**Exercise**
Your answer should consist solely of the lines from the one with "const skirt = new THREE.Group();" through the one with "points = [vertex.co", copied exactly, endpoints included.
::::
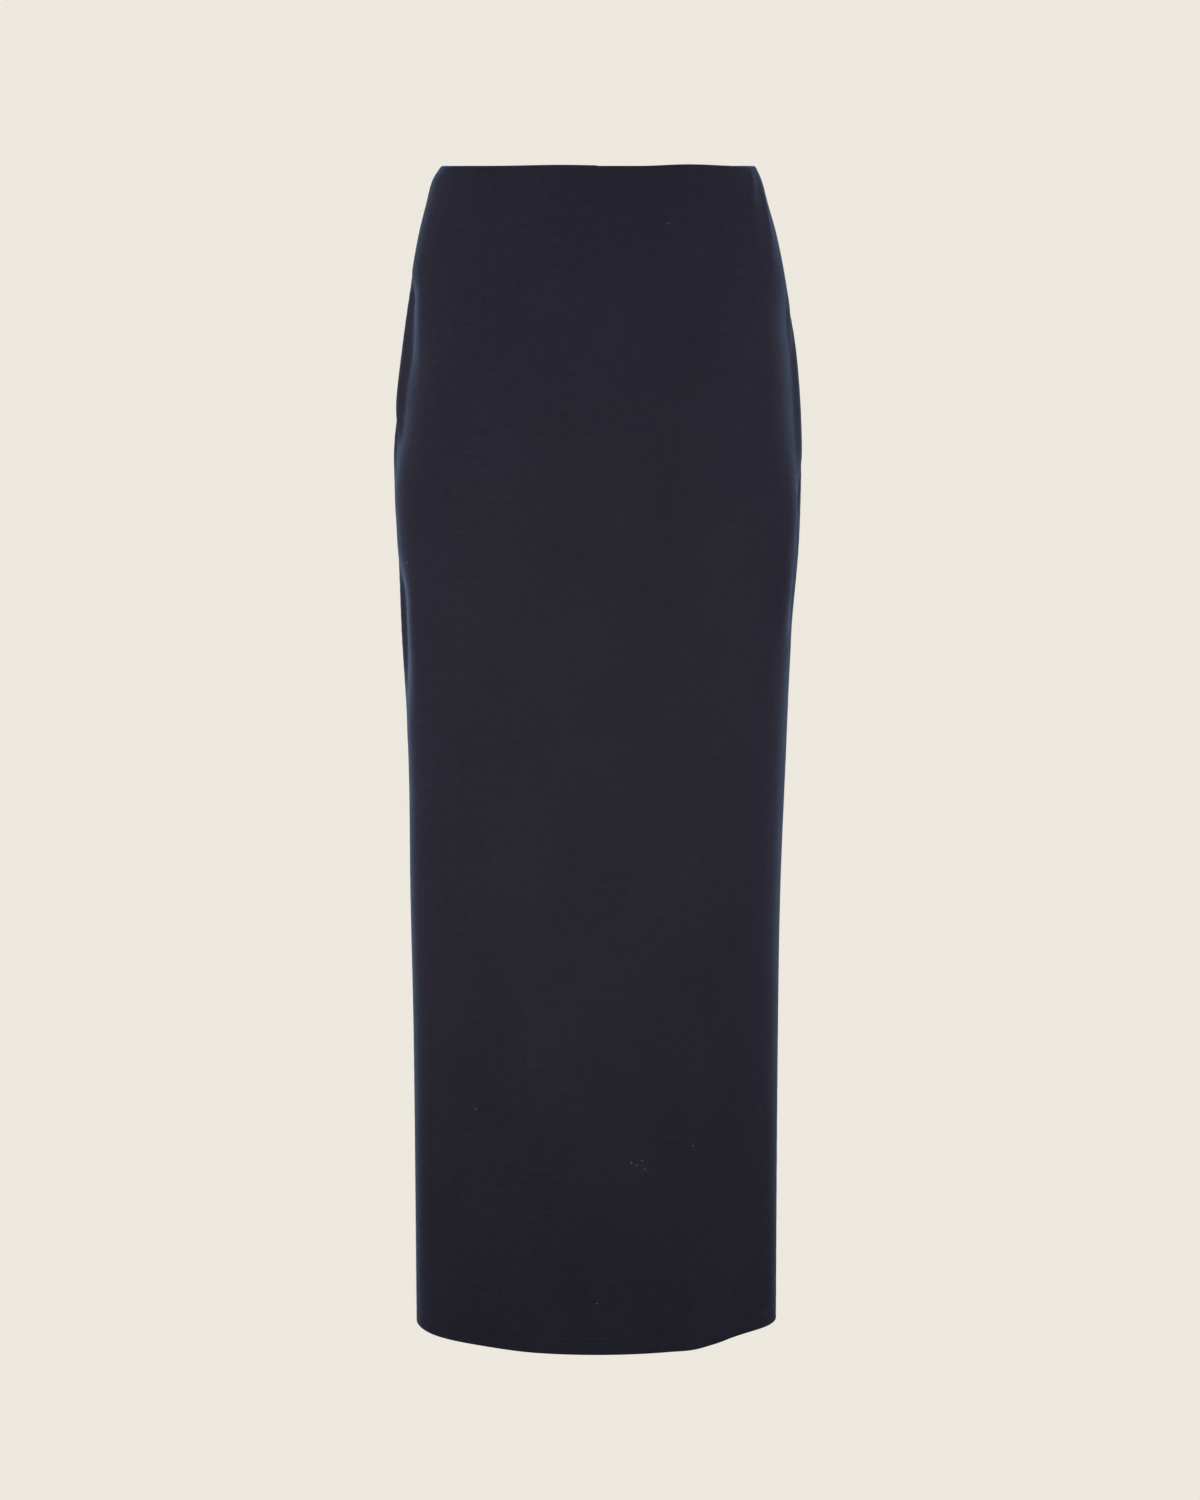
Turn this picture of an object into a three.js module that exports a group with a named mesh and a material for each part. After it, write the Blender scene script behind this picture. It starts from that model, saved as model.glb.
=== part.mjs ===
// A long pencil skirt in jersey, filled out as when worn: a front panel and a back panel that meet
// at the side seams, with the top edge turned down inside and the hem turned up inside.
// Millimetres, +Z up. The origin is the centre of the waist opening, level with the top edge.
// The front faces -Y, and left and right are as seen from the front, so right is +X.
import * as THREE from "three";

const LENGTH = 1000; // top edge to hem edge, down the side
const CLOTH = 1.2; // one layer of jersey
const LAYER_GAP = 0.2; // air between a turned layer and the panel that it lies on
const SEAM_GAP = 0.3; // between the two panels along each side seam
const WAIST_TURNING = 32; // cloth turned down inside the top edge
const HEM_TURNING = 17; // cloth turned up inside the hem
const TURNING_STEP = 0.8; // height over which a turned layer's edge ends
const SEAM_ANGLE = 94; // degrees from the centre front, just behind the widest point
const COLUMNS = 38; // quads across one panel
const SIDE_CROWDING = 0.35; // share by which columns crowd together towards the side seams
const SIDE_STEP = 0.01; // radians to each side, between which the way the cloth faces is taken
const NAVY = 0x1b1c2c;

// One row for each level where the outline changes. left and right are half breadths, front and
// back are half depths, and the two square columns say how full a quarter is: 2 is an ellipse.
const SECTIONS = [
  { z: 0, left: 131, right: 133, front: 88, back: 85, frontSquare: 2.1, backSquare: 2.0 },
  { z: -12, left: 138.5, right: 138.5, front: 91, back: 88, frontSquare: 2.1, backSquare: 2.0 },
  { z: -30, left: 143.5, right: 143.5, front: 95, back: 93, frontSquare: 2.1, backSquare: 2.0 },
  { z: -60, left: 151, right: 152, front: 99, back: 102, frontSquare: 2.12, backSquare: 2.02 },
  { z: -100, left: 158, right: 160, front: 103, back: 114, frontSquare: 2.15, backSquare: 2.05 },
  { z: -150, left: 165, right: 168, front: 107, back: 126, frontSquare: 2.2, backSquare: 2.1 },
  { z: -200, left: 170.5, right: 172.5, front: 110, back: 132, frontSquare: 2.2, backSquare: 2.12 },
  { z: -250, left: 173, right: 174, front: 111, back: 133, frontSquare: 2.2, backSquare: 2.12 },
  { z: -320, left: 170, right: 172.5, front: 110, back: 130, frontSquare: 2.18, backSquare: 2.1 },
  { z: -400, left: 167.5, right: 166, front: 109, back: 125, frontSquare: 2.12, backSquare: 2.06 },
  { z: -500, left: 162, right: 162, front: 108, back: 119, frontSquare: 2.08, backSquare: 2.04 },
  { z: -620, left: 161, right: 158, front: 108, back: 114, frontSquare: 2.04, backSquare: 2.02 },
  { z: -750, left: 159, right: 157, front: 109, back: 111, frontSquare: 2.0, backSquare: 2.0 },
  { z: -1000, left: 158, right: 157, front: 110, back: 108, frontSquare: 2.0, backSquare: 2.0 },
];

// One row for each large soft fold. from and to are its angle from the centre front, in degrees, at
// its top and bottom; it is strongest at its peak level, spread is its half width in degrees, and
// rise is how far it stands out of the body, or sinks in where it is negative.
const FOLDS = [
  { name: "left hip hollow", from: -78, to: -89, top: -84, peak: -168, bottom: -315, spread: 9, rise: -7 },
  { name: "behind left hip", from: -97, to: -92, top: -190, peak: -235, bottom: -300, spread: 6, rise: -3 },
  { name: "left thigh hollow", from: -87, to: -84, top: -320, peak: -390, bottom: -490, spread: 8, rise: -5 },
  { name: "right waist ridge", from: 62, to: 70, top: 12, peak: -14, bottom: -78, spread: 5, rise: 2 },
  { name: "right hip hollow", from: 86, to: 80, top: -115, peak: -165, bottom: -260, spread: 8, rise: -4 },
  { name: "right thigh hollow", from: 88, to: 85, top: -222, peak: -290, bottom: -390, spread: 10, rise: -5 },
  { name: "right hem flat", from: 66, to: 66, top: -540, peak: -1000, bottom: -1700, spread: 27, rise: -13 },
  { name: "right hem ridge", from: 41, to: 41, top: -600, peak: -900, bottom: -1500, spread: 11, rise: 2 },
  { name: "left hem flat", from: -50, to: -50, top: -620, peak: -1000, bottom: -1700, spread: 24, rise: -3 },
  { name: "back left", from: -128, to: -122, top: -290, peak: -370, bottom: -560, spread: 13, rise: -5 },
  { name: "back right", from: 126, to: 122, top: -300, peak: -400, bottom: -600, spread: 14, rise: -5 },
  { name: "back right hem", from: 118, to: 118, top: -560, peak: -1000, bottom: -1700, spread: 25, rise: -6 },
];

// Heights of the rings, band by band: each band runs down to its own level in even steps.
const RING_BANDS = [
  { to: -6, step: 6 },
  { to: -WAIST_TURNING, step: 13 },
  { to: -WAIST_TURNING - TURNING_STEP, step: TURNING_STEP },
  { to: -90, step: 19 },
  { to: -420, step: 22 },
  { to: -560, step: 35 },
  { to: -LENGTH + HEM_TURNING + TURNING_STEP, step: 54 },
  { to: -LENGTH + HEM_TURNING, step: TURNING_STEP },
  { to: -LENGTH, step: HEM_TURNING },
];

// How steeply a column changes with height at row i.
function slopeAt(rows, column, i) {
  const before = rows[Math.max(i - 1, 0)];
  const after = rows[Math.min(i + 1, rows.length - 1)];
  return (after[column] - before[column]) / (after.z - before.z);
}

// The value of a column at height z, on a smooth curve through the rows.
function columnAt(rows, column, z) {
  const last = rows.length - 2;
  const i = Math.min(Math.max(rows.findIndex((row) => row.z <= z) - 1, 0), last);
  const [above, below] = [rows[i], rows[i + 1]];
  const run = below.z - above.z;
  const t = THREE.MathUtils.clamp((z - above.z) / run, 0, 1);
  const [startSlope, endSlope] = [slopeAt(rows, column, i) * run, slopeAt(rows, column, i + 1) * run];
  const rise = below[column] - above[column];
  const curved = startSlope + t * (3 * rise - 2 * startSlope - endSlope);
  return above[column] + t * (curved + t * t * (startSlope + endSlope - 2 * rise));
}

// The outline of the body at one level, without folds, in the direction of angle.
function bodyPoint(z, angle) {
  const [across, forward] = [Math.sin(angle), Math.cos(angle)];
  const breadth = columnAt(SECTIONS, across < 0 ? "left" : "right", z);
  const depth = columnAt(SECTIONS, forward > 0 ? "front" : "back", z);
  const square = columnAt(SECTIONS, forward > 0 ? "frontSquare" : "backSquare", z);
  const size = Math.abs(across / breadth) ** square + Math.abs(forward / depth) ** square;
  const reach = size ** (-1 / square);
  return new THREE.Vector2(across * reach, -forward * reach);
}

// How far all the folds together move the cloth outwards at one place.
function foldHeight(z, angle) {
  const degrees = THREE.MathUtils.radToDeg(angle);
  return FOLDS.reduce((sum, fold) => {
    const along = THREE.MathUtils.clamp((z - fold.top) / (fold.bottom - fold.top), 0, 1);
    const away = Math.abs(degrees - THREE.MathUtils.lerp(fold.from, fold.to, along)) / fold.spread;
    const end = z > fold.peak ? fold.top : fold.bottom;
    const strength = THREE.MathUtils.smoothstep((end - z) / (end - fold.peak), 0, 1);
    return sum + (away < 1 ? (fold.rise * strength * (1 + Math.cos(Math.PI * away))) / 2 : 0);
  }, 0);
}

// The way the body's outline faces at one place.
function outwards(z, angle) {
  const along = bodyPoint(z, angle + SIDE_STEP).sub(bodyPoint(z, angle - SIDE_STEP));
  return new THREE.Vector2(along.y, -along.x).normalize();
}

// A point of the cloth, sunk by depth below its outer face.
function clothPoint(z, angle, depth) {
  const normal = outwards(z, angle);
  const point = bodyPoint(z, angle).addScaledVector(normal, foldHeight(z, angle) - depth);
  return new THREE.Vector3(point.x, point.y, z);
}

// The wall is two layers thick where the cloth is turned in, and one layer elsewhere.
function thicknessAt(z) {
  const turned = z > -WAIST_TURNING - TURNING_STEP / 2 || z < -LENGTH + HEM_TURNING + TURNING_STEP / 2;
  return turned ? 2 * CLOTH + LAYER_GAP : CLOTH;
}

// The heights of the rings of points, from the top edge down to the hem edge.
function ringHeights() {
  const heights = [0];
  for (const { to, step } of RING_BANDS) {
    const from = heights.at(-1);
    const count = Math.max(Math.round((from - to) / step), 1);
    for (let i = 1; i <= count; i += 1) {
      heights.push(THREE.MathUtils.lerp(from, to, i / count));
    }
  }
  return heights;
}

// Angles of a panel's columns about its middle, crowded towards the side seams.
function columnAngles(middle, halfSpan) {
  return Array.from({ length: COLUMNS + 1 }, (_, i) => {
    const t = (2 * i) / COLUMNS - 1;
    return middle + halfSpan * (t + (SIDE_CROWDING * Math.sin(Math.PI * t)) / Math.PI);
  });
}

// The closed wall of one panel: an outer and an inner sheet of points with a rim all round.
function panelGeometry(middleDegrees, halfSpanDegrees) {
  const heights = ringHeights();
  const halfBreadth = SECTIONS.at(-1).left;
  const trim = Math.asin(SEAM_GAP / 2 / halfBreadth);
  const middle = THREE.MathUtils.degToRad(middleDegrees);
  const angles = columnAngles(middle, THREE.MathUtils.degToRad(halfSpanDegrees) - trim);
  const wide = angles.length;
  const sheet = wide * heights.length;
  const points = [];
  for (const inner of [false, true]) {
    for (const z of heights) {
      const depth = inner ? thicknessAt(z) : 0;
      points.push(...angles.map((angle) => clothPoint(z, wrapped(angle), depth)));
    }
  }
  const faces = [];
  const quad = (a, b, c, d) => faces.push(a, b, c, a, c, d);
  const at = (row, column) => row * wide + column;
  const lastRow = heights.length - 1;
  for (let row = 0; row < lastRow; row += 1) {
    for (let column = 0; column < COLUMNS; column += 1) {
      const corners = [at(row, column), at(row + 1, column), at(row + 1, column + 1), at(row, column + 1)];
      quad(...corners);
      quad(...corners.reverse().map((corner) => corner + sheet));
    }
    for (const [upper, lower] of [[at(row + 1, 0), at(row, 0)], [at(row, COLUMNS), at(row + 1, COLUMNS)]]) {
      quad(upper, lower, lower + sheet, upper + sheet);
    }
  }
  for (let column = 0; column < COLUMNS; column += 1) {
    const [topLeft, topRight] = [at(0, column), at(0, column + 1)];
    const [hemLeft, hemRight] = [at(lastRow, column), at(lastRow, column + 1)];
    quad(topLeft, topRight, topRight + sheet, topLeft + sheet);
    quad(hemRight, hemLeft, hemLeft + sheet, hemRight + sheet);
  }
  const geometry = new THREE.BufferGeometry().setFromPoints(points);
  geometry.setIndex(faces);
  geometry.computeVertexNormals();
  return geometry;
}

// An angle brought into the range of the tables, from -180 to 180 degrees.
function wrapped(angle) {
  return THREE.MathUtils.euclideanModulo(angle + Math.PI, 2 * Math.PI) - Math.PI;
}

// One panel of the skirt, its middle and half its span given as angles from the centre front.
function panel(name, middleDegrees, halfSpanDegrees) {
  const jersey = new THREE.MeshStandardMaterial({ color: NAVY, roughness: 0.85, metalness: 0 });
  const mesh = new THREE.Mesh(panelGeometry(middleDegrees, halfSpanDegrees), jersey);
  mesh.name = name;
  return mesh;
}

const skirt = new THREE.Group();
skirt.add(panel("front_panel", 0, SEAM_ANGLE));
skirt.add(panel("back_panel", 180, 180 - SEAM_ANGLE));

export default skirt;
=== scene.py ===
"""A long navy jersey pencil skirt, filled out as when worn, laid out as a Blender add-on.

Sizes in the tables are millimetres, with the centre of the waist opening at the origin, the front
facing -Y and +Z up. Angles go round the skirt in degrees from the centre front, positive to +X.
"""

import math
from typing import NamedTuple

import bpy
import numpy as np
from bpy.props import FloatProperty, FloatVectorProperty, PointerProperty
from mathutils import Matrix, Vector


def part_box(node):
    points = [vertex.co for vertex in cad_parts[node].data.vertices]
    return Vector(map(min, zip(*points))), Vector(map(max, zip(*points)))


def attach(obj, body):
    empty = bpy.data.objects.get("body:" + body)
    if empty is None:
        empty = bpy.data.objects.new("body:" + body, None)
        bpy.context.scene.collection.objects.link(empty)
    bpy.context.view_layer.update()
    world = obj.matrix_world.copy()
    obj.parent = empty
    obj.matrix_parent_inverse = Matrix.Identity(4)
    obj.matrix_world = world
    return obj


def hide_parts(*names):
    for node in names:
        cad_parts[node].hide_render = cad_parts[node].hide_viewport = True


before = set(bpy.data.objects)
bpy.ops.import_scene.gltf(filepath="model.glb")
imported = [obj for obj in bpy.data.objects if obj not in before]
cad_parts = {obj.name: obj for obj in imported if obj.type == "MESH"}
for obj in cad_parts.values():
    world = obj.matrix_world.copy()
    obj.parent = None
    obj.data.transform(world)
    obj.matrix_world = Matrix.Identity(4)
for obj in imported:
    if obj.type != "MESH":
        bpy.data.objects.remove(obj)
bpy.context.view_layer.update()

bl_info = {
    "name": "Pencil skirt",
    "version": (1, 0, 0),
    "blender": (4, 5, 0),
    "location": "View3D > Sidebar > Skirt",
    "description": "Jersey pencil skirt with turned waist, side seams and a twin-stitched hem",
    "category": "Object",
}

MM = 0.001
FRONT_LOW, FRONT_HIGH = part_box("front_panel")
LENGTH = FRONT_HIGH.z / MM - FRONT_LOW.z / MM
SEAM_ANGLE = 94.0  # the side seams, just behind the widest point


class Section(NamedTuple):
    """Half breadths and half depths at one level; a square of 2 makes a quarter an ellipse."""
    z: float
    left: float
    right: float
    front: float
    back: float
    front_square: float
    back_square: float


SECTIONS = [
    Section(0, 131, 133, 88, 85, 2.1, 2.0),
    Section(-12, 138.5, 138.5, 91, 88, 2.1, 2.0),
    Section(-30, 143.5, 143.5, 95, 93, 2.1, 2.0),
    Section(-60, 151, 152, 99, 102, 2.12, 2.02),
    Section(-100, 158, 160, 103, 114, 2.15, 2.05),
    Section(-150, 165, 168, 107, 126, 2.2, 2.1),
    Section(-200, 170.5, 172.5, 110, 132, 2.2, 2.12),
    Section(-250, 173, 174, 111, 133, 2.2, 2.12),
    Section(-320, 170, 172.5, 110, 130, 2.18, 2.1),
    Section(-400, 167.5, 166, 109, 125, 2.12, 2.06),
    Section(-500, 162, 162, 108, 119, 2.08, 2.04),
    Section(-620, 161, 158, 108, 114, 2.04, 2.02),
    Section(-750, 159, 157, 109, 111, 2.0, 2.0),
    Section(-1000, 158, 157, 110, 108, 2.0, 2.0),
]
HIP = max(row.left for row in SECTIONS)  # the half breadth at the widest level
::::
**Task result**
const skirt = new THREE.Group();
skirt.add(panel("front_panel", 0, SEAM_ANGLE));
skirt.add(panel("back_panel", 180, 180 - SEAM_ANGLE));

export default skirt;
=== scene.py ===
"""A long navy jersey pencil skirt, filled out as when worn, laid out as a Blender add-on.

Sizes in the tables are millimetres, with the centre of the waist opening at the origin, the front
facing -Y and +Z up. Angles go round the skirt in degrees from the centre front, positive to +X.
"""

import math
from typing import NamedTuple

import bpy
import numpy as np
from bpy.props import FloatProperty, FloatVectorProperty, PointerProperty
from mathutils import Matrix, Vector


def part_box(node):
    points = [vertex.co for vertex in cad_parts[node].data.vertices]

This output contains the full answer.